If you want to talk about a one man, one machine definition of PCs then you'd have to go back to the PDP-1 (1959) to get closer...
 
The big mistake that Xerox made was not looking after their intellectual property rights in the PARC developments. Most microcomputer-based machine developers were well aware of what went on at PARC, but the resources to put those features into an affordable package were elusive at best.

It was great for all of us and I'm not unsure they didn't feel the same way. Now days the act of opening a dogfood bag and pouring the food in a bowl has probably been patented by 17 different people. It was a true think tank. Much like Bell Labs. I don't think we will ever see their like again and the ceo's and lawyers will make sure of it.
 
I thought Xerox had gotten some payment for the GUI concepts from the Alto. Though by the time Apple initially looked closely at PARC, the various Alto's related patents were already halfway to expiring.

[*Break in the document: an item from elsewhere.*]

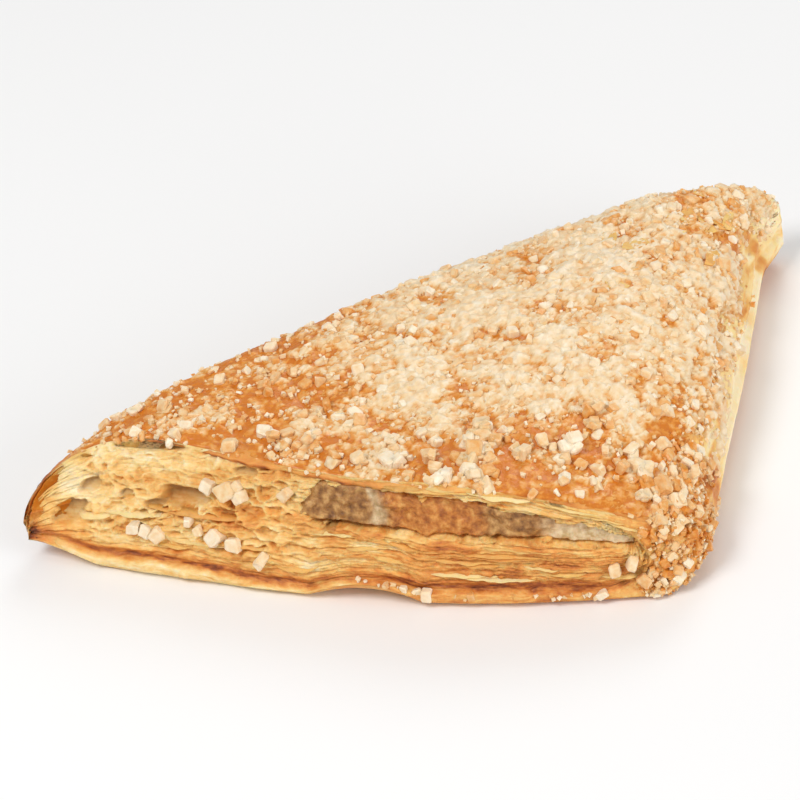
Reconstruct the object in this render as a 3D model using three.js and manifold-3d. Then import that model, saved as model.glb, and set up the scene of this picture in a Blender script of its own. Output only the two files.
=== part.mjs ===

Maybe Xerox could have fought harder and maybe delayed the adoption of a GUI by a year or two but by 1990 the patents would have expired.
 
The Xerox Alto would have been priced between $10,000 and $15,000 in 1973 dollars. That was as much as a house and would never have been considered a "personal computer" for that reason alone.

If you want to talk about a one man, one machine definition of PCs then you'd have to go back to the PDP-1 (1959) to get closer...

The closest thing to a personal PDP-8 in my recollection was a 4K machine priced at $5K that could run FORTRAN. That was in the 1960s.

The IBM 5100 (1975) was another contender for a real PC at a shade under $9K.
 
Well, I guess I'm just a little looser with the term "Personal Computer". I don't really look at the price. I just look at the fact that it's not a mainframe and can be used by a person at a desk without the desk being too huge. Also, there are a few people I know who strongly believe that the altair 8800 was the first PC ever. That's where I got the idea that most people thought that too. Oh well. I guess I was wrong.
 
The definition of the first personal computer depends on what your exact criteria is. The Altair usually gets the credit because it introduced the S-100 bus which became a popular standard in the late '70s and early '80s. Otherwise without that, it wouldn't be much of a computer at all, with just a bunch of switches and LEDs on the front panel.

The Apple II, Commodore PET, and Radio Shack TRS-80 Model I, all introduced in 1977, come much closer to what anyone would think of and recognize today as a personal computer.
 
Yeah, the Apple II, TRS-80, and Commodore PET is probably the earliest PC I would collect. I'm actually mainly an IBM collector, and that's 1981 at the oldest! :D
 
The definition of the first personal computer depends on what your exact criteria is.

And those criteria are usually:
1. A full computer (i.e. a proper Von Neumann architecture, stored-program computer.)
2. designed for use by a single person.
3. priced such that a single person could afford it.

By those criteria the CHM has designated the Kenbak-1 as the world's first.

I can't imagine any other criteria that make sense to add.

The Altair usually gets the credit because it introduced the S-100 bus which became a popular standard in the late '70s and early '80s. Otherwise without that, it wouldn't be much of a computer at all, with just a bunch of switches and LEDs on the front panel.
There were tons of computers before the S-100 bus and each was considered a computer and not just a pack of switches and lights. IMO the bus, while nice, doesn't represent a valid criteria for nominating something as a "personal computer."

The Altair was the first successful personal computer but not much more.

The Apple II, Commodore PET, and Radio Shack TRS-80 Model I, all introduced in 1977, come much closer to what anyone would think of and recognize today as a personal computer.

True. They are the first consumer grade machines. But that's another designation altogether.